In 2011 NASA opened applications for Astronaut Group 21. The team was announced in June 2013 after a year and a half long search. With four men and four women, the class of 2013 had the highest percentage of female finalists. According to NASA astronaut Kathleen Rubins, "it's… a reflection of how many really talented women are in science and engineering these days." NASA received a total of over 6,300 applications, which made it the second highest number received at the time (the class of 2017 surpassed both records with a total of more than 18,300).

Traditionally, the upcoming class is given a nickname by the previous class. Following this custom, the class of 2009 (also known as "The Chumps") christened the 2013 class the "Eight Balls" in reference to there being eight of them. Bob Behnken, then Chief of the Astronaut Office, stated in an interview that the name further represents that, "The eight ball [in billiards or pool] is played last and the hope from the preceding class is that the [2013 astronaut candidates] will be assigned after all of them [fly]." The team consists of eight people, Jessica Meir, Ph.D., Major Nicole Mann, Lt. Commander Josh Cassada, Ph.D., Lt. Colonel Tyler Hague, Christina Koch, Major Andrew Morgan, M.D., Lt. Commander Victor Glover, and Lt. Colonel Anne McClain.

Of the five members of the group who have flown in space as of April 2020, all five place on the list of then longest spaceflights for NASA astronauts, with Koch holding the record for the longest single spaceflight for a woman. Meir and Koch were also the first women to participate in an all-female spacewalk.

History
On April 9, 1959 the National Aeronautics and Space Administration (NASA) announced the finalists for Astronaut Group 1. This group of seven astronauts, also sometimes known as the "Original Seven" or the "Mercury Seven" were a part of the first human spaceflight program, called Project Mercury. Since the original group, the total number of astronaut groups has grown to 22 as of 2017. The Group 21 class joined 47 other active NASA astronauts.

Selection and training 

A requirement for selection to the astronaut program is to have United States citizenship and a degree in science, engineering or math.  In addition, three years of professional experience for non-pilots and at least 1000 hours of jet flight time for pilots is required.

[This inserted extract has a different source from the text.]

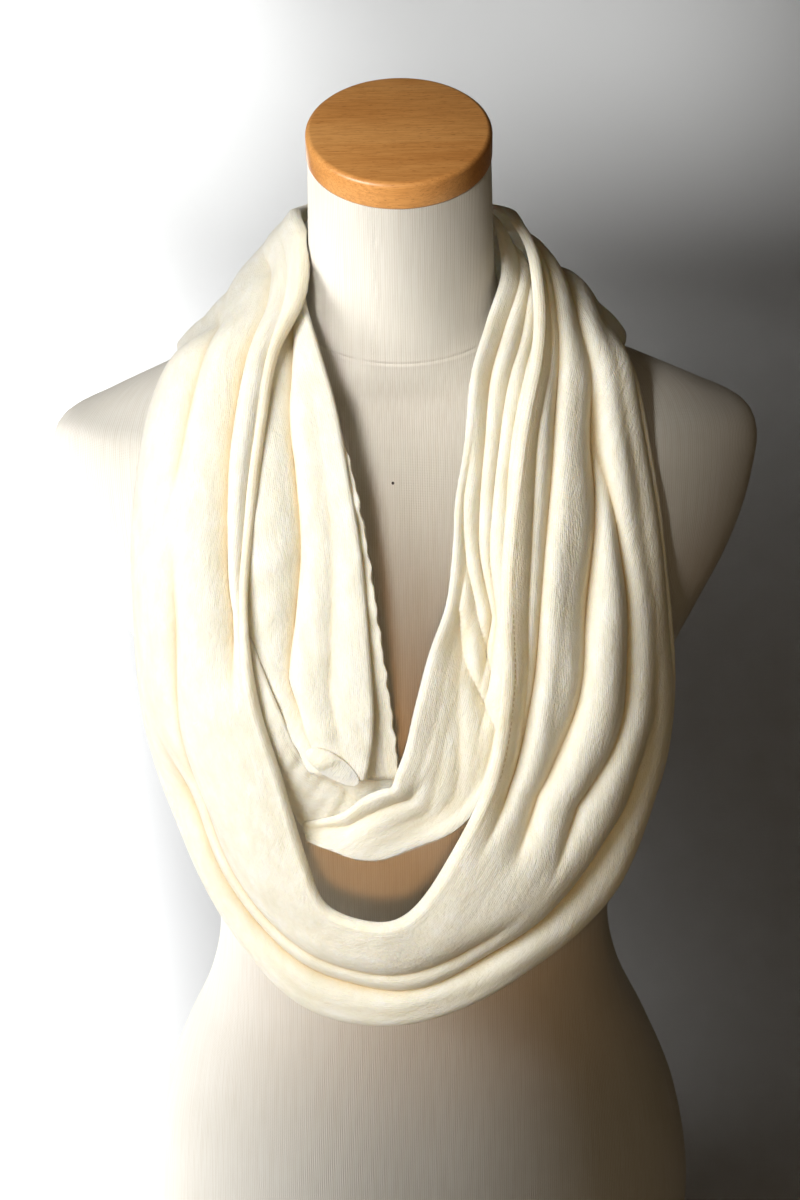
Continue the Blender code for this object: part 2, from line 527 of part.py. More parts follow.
def build_cloth(name, material, turn, start, end, steps, cell_steps, roll):
    """One stretch of cloth as a closed wall."""
    surface, normals = cloth_surface(turn, start, end, steps, cell_steps, roll)
    outside = (surface + normals * WALL / 2) * MM
    inside = (surface - normals * WALL / 2) * MM
    rows, columns = surface.shape[:2]
    points = np.concatenate([outside.reshape(-1, 3), inside.reshape(-1, 3)])
    middle = surface.reshape(-1, 3)
    back = rows * columns

    faces = []
    for i in range(rows - 1):
        for j in range(columns - 1):
            a = i * columns + j
            b, c, d = a + 1, a + columns + 1, a + columns
            if np.linalg.norm(middle[a] - middle[c]) <= np.linalg.norm(middle[b] - middle[d]):
                halves = (a, b, c), (a, c, d)
            else:
                halves = (a, b, d), (b, c, d)
            for p, q, r in halves:
                faces.append((p, q, r))
                faces.append((back + r, back + q, back + p))
    rim = [j for j in range(columns)]
    rim += [i * columns + columns - 1 for i in range(1, rows)]
    rim += [(rows - 1) * columns + j for j in range(columns - 2, -1, -1)]
    rim += [i * columns for i in range(rows - 2, 0, -1)]
    for k, here in enumerate(rim):
        there = rim[(k + 1) % len(rim)]
        faces.append((there, here, back + here, back + there))
    return new_object(name, points, faces, material, RIM_ANGLE)


# ---------------------------------------------------------------- the whole


def build():
    """Every piece, in an empty scene."""
    for item in list(bpy.data.objects):
        bpy.data.objects.remove(item)

    cover = principled("form_cover", (0.80, 0.77, 0.70), 0.85)
    wood = principled("cap_wood", (0.63, 0.36, 0.17), 0.45)
    jersey = principled("cream_jersey", (0.88, 0.82, 0.66), 0.90)

    build_form(cover)
    build_cap(wood)

    half_gap = SEAM_GAP / 2
    outer = Turn(OUTER_SECTIONS, OUTER_FOLDS, closed=True)
    over_right, low, over_left = outer.place("rs"), outer.place("mid"), outer.place("ls")
    again = over_right + outer.knots[-1]
    build_cloth("outer_front_right", jersey, outer, over_right + half_gap, low - half_gap,
                30, 2, EDGE_ROLL)
    build_cloth("outer_front_left", jersey, outer, low + half_gap, over_left - half_gap,
                28, 2, EDGE_ROLL)
    build_cloth("outer_back", jersey, outer, over_left + half_gap, again - half_gap,
                12, 2, EDGE_ROLL)

    right = Turn(INNER_RIGHT_SECTIONS, INNER_RIGHT_FOLDS)
    build_cloth("inner_back", jersey, right, right.place("ls") + half_gap,
                right.place("s") - half_gap, 12, 2, INNER_ROLL)
    build_cloth("inner_front_right", jersey, right, right.place("s") + half_gap,
                right.place("tip"), 34, 2, INNER_ROLL)
    left = Turn(INNER_LEFT_SECTIONS, INNER_LEFT_FOLDS, side=-1.0)
    build_cloth("inner_front_left", jersey, left, left.place("s") + half_gap,
                left.place("hem"), 22, 4, INNER_ROLL)
    under = Turn(UNDER_LEFT_SECTIONS, (), side=-1.0)
    build_cloth("inner_under_left", jersey, under, under.place("p4"), under.place("hem"),
                14, 3, 0.0)
    crossing = Turn(CROSSING_SECTIONS, CROSSING_FOLDS, side=-1.0)
    build_cloth("inner_crossing", jersey, crossing, crossing.place("c1"), crossing.place("c8"),
                12, 3, 0.0)


build()
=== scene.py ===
"""The looks of an infinity scarf on a limbless dress form.

The cloth of each turn is a thin shell on the form of its solids, lofted through the same
sections, with its main and small creases.  The form's cover and the wooden cap are finer
versions of their solids.  Tables are in millimetres, meshes in metres.
"""

import math

import bpy
import numpy as np
from mathutils import Matrix, Vector
from mathutils.bvhtree import BVHTree


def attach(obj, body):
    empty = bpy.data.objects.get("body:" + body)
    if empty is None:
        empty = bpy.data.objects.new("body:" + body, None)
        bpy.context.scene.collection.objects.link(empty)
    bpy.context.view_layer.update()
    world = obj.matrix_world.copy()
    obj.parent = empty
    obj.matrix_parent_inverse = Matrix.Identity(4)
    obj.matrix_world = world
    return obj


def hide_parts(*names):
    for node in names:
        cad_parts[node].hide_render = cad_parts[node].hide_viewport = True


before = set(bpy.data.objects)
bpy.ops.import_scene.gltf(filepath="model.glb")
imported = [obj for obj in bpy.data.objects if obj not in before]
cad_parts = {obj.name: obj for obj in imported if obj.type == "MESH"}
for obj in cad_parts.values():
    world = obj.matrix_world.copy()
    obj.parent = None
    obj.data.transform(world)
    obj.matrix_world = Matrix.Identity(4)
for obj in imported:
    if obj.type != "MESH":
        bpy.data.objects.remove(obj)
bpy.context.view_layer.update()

MM = 0.001
RNG = np.random.default_rng(11)

# -------------------------------- sections of the cloth
# Sections: name, the inner edge's x, y, z, the outer edge's x, y, z, how much the cloth faces
# the front, its bow and, on the outer turn, its tuck.  Folds: name, depth, width of the two
# flanks, how far the crease leans under its outer roll, how rounded its bottom is, and its
# places across by section.

OUTER_SECTIONS = (
    ("back", 0, 90, 654, 0, 116, 547, 0, 16, 10),
    ("rb2", 35, 81, 653, 64, 106, 551, 0, 16, 10),
    ("rb1", 61, 57, 652, 110, 77, 559, 0, 9, 6),
    ("rs", 67, 18, 653, 128.5, 30, 580, 0, 4, 4),
    ("r1", 75, -14, 642, 127.5, -5, 582.5, 0.1, 4, 5.5),
    ("r2", 76, -44, 619, 126, -24, 584, 0.3, 4, 9),
    ("r3", 72, -68, 595, 131, -38, 574, 0.8, 3, 10),
    ("r4", 63, -94, 560, 137, -57, 539, 1, 0, 8),
    ("r5", 56, -113, 517, 144, -69, 492, 1, 0, 6),
    ("r6", 51, -131, 472, 149, -73, 440, 1, 0, 9),
    ("r7", 50, -142, 423, 152, -70, 382, 1, 0, 14),
    ("r8", 41, -150, 371, 142, -76, 330, 1, 0, 15),
    ("r9", 20, -155, 327, 113, -95, 275, 1, 0, 16),
    ("r10", -2, -156, 295, 51, -125, 232, 1, 0, 16),
    ("mid", -23, -155, 288, -10, -137, 214, 1, 0, 16),
    ("l10", -50, -150, 296, -67, -130, 225, 1, 0, 16),
    ("l9", -61, -145, 323, -111, -108, 269, 1, 0, 16),
    ("l8", -73, -140, 371, -142, -84, 335, 1, 0, 15),
    ("l7", -85, -135, 416, -155, -74, 389, 1, 0, 14),
    ("l6", -90, -127, 467, -156, -70, 449, 1, 0, 11),
    ("l5", -85, -114, 520, -154, -65, 498, 1, 0, 6),
    ("l4", -78, -94, 568, -145, -50, 553, 1, 0, 8),
    ("l3", -71, -70, 601, -134, -33, 582, 0.8, 2, 11),
    ("l2", -57, -46, 627, -124, -18, 588, 0.3, 4, 10),
    ("l1", -56, -18, 649, -128, -5, 582, 0.1, 2, 6),
    ("ls", -60, 16, 657, -129, 30, 579, 0, 2, 4),
    ("lb1", -58, 57, 654, -110, 77, 559, 0, 9, 6),
    ("lb2", -35, 81, 654, -64, 106, 551, 0, 16, 10),
)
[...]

Community service is an advantage. Lastly, applicants must be able to pass the NASA flight physical. The selection process takes approximately 18 months.

Astronaut candidates go through two years of training. They study engineering, earth and space science, meteorology and space station systems.  They also undergo strenuous survival training including scuba certification and swim test qualifications.  After this stage, the astronauts who are selected to continue work with senior astronauts who mentor them in furthering their training.  In the final training period, the astronauts focus on the specific requirements for their mission.

Group members

 Josh A. Cassada, born 18 July 1973, San Diego, California
 Pilot – SpaceX Crew-5 (Expedition 68) – 5 October 2022.
 Victor J. Glover, born 30 April 1976, Pomona, California
 Pilot – SpaceX Crew-1 (Expedition 64/65) – 16 November 2020
 Tyler N. "Nick" Hague, born 24 September 1975, Belleville, Kansas
 Flight Engineer – Soyuz MS-10 (Expedition 57/58) – 11 October 2018 (Aborted Sub-orbital)
 Flight Engineer – Soyuz MS-12 (Expedition 59/60) – 14 March 2019
 Christina Hammock Koch, born 29 January 1979, Grand Rapids, Michigan
 Flight Engineer – Soyuz MS-12 (Expedition 59/60/61) – 14 March 2019
 Nicole Aunapu Mann, born 27 June 1977, Petaluma, California
 Commander – SpaceX Crew-5 (Expedition 68) – 5 October 2022.
 Anne C. McClain, born 7 June 1979, Spokane, Washington
 Flight Engineer – Soyuz MS-11 (Expedition 58/59) – 3 December 2018
 Jessica U. Meir, Ph. D, born 1 July 1977, Caribou, Maine
 Flight Engineer – Soyuz MS-15 (Expedition 61/62) - 25 September 2019
 Andrew R. Morgan, MD, born 5 February 1976, Morgantown, West Virginia
 Flight Engineer – Soyuz MS-13 (Expedition 60/61/62) - 20 July 2019

Mission 
The 2013 class was originally thought to be the "first who will be trained for exploration beyond Earth orbit since the Apollo years." Their first goal was to have been to visit a near-earth asteroid in 2020, as preparation for an eventual mission to Mars. However, current NASA goals do not include an asteroid mission.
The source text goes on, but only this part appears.